Crime rise: downside of the upturn

Drug crime peaked in Celtic Tiger Ireland but fell sharply in the recession years. Now, for the first time in six years, figures indicate modest increases in certain drug offences

Photograph: Jeffrey Coolidge/Imagebank/Getty
Photograph: Jeffrey Coolidge/Imagebank/Getty

When Steve Collins stepped into the sunshine surrounded by his family outside the Court of Criminal Justice in Dublin in July he looked relieved but broken. Wayne Dundon and Nathan Killeen had just been sentenced to life for killing his only son, Roy, five years earlier.

The Limerick men, aged 36 and 24, had acted in vengeance against the Collins family, whose evidence had been instrumental in securing an earlier conviction against Dundon for shooting Collins’s stepson Ryan Lee in 2004. Lee had refused to allow the Limerick criminal’s 14-year-old sister into a family-owned pub. He was shot minutes later, after Dundon had threatened him with death.

A campaign of terror followed during which the family's pubs were set alight, eventually forcing their closure. The intimidation culminated in the shooting dead of Roy Collins in 2009, after which the family fled Limerick.

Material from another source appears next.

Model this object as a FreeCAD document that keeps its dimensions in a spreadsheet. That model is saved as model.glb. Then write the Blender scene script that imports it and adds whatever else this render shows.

Gun law: the funeral of Marlo Hyland, who led the State’s largest drug and armed robbery gang until his associates shot him dead. Photograph: Eric Luke
Gun law: the funeral of Marlo Hyland, who led the State’s largest drug and armed robbery gang until his associates shot him dead. Photograph: Eric Luke

But when Dundon was convicted of murder, three months ago, Steve Collins wondered aloud if he could maybe come back to Ireland, give it another go in Limerick and rebuild his life.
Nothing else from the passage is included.